Через некоторое время Лёха, облегчённо вздыхая, вновь уселся передо мной:
– К слову, о старости, блин. Ты не задумываешься об этом?
– О чём именно? Как буду жить, когда стану старым?
– Типа того, ну, – не дав мне ответить, он продолжил, – Просто, блин, я вот всё думаю о том, как меня угораздило дожить до седины?
– Её совсем не видно, – я снова посмотрел на томагавк, но Лёха был слишком серьёзен, чтобы поддаться на эту удочку:
– Да нет же, ну! Я к тому, что это ведь не по-панковски, блин. Панк старым не бывает, он поглощён водоворотом жизни, который его рано или поздно топит, а я слишком хорошо, блин, плаваю. Но только те, кто тонут, не боятся – у них нет на это времени, а я боюсь.
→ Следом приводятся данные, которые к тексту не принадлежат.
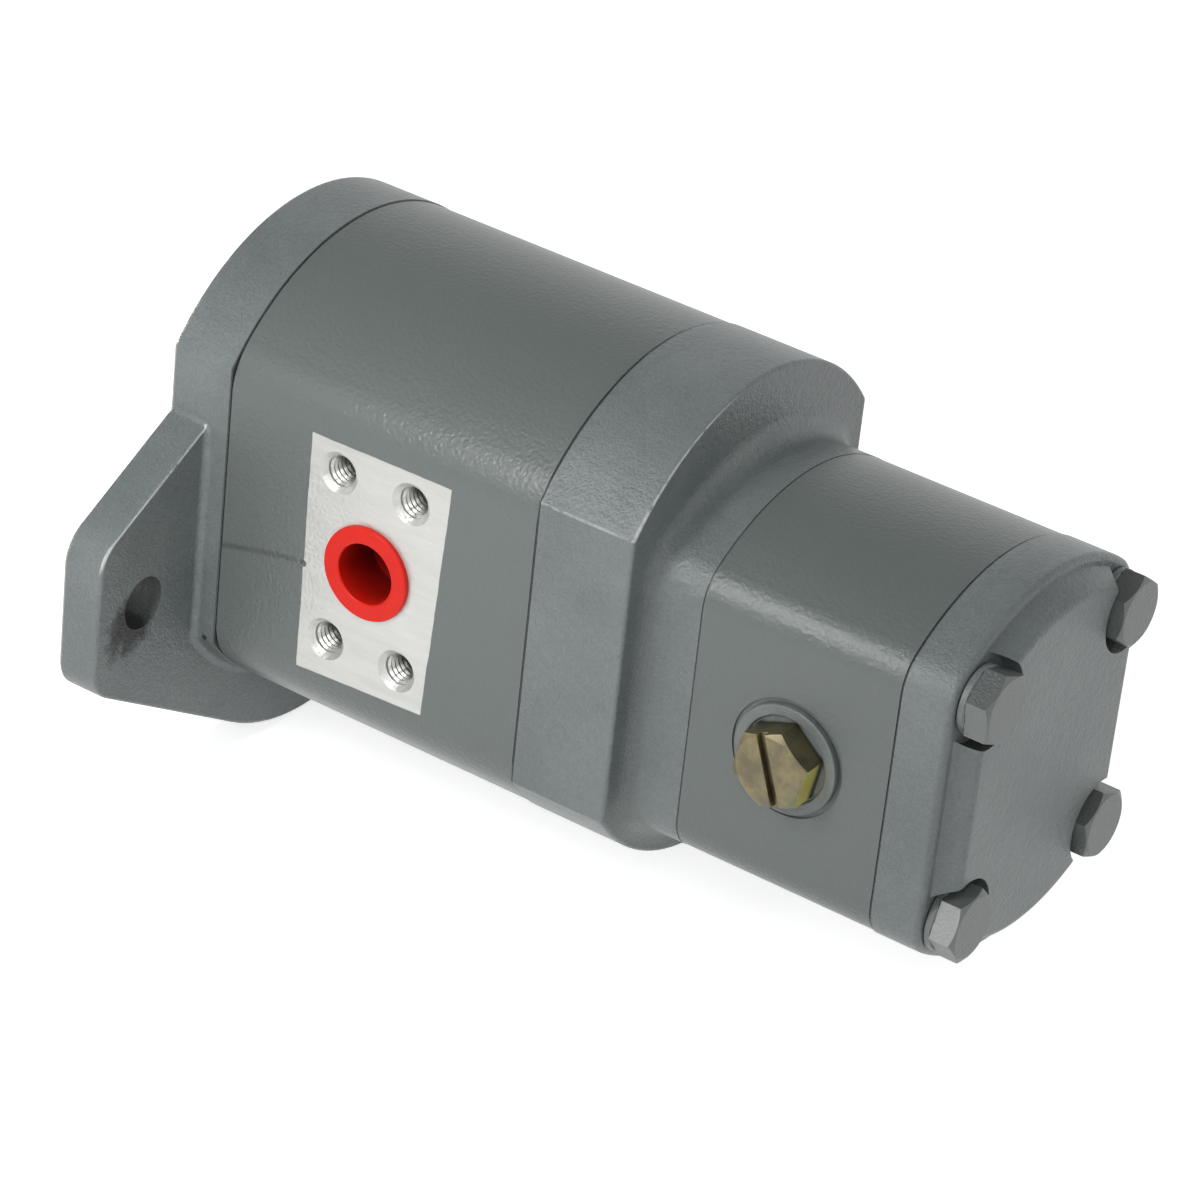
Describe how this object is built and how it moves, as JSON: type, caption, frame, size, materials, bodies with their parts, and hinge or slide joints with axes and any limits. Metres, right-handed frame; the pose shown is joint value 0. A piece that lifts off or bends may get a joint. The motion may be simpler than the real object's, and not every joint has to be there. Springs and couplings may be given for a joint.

Такое признание меня поразило:
– Чего? Почему?
– Старость – это больше не мудрость, доброта и забота, – обхватив подбородок, принялся разъяснять Лёха. – Сегодня старость – это нестоящий член (тут он характерным жестом вцепился в обтянутый в кожаные штаны пах), выпадающие зубы, севшее зрение, глухота. То есть, это было и раньше, всегда было, только вот раньше мы не видели старших людей такими, да и сами они не обращали на это внимание.
Но самое страшное – это ненависть. Старики ненавидят окружающих оборонительной, трусливой ненавистью, им стыдно за свою отсталость, которая костью в горле встаёт у общества, стоит им выйти из своей комнаты; они ненавидят как собаки, которые лишились хозяина и которых улица била каждый день. Общество же ненавидит стариков за надменность, за безумное требование уважения к их седине, за упрямую идею подчинения мира их стариковской воле.
– Положа руку на сердце, – левой рукой я продублировал сказанное, а правую положил на плечо Лёхе, – Вы очень современный старик и никогда не станете трусливым и озлобленным. Я верю в это.